Hi,
I was looking at Todo item:/Consider changing error to warning for strings larger than one megabyte/
and after going through existing mails and suggestions. I would like to propose a patch for tsearch to change error into warning for string larger than one mb and also increase word and position limits.
I've checked operations select/insertion/index, which worked fine without any
error (except for the warning as intended).
Thoughts: I am not really sure why was it proposed in the mail to decrease
len/MAXSTRLEN.
You could decrease len in WordEntry to 9 (512 characters) and increase
pos to 22 (4 Mb). Don't forget to update MAXSTRLEN and MAXSTRPOS
accordingly.
I'm attaching a patch herewith. I will be glad to get some feedback on this.
Thanks,
Ankit
From 6eb6db71bd54c23ebfed545e730806229e67210e Mon Sep 17 00:00:00 2001
From: Ankit Kumar Pandey <itsanki...@gmail.com>
Date: Tue, 15 Nov 2022 01:09:11 +0530
Subject: [PATCH] change error to warn for tsearch and increase its limits
---
src/backend/utils/adt/tsvector.c | 8 ++++++--
src/include/tsearch/ts_type.h | 8 ++++----
2 files changed, 10 insertions(+), 6 deletions(-)

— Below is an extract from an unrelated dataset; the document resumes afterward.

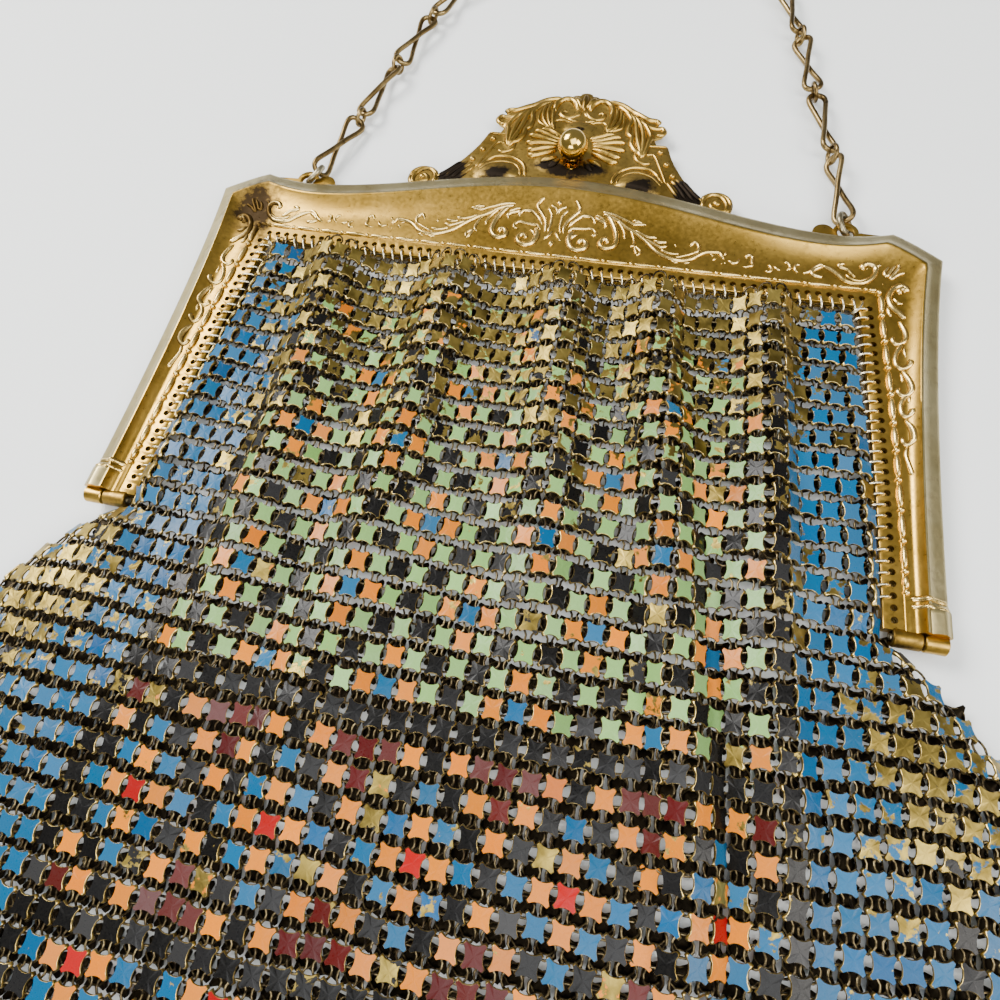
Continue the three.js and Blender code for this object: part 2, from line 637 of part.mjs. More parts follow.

diff --git a/src/backend/utils/adt/tsvector.c b/src/backend/utils/adt/tsvector.c
index 04c6f33537..bea5c54414 100644
--- a/src/backend/utils/adt/tsvector.c
+++ b/src/backend/utils/adt/tsvector.c
@@ -192,6 +192,7 @@ tsvectorin(PG_FUNCTION_ARGS)
int poslen;
char *strbuf;
int stroff;
+ bool overflow_warn = false;
/*
* Tokens are appended to tmpbuf, cur is a pointer to the end of used
@@ -216,11 +217,14 @@ tsvectorin(PG_FUNCTION_ARGS)
(long) toklen,
(long) (MAXSTRLEN - 1))));
- if (cur - tmpbuf > MAXSTRPOS)
- ereport(ERROR,
+ if (!overflow_warn && (cur - tmpbuf > MAXSTRPOS))
+ {
+ ereport(WARNING,
(errcode(ERRCODE_PROGRAM_LIMIT_EXCEEDED),
errmsg("string is too long for tsvector (%ld bytes, max %ld bytes)",
(long) (cur - tmpbuf), (long) MAXSTRPOS)));
+ overflow_warn = true;
+ }
/*
* Enlarge buffers if needed
diff --git a/src/include/tsearch/ts_type.h b/src/include/tsearch/ts_type.h
index f1ec84702d..5daf604dcf 100644
--- a/src/include/tsearch/ts_type.h
+++ b/src/include/tsearch/ts_type.h
@@ -42,12 +42,12 @@ typedef struct
{
uint32
haspos:1,
- len:11, /* MAX 2Kb */
- pos:20; /* MAX 1Mb */
+ len:9, /* MAX 512 bytes */
+ pos:22; /* MAX 4Mb */
} WordEntry;
-#define MAXSTRLEN ( (1<<11) - 1)
-#define MAXSTRPOS ( (1<<20) - 1)
+#define MAXSTRLEN ( (1<<9) - 1)
+#define MAXSTRPOS ( (1<<22) - 1)
extern int compareWordEntryPos(const void *a, const void *b);
--
2.37.2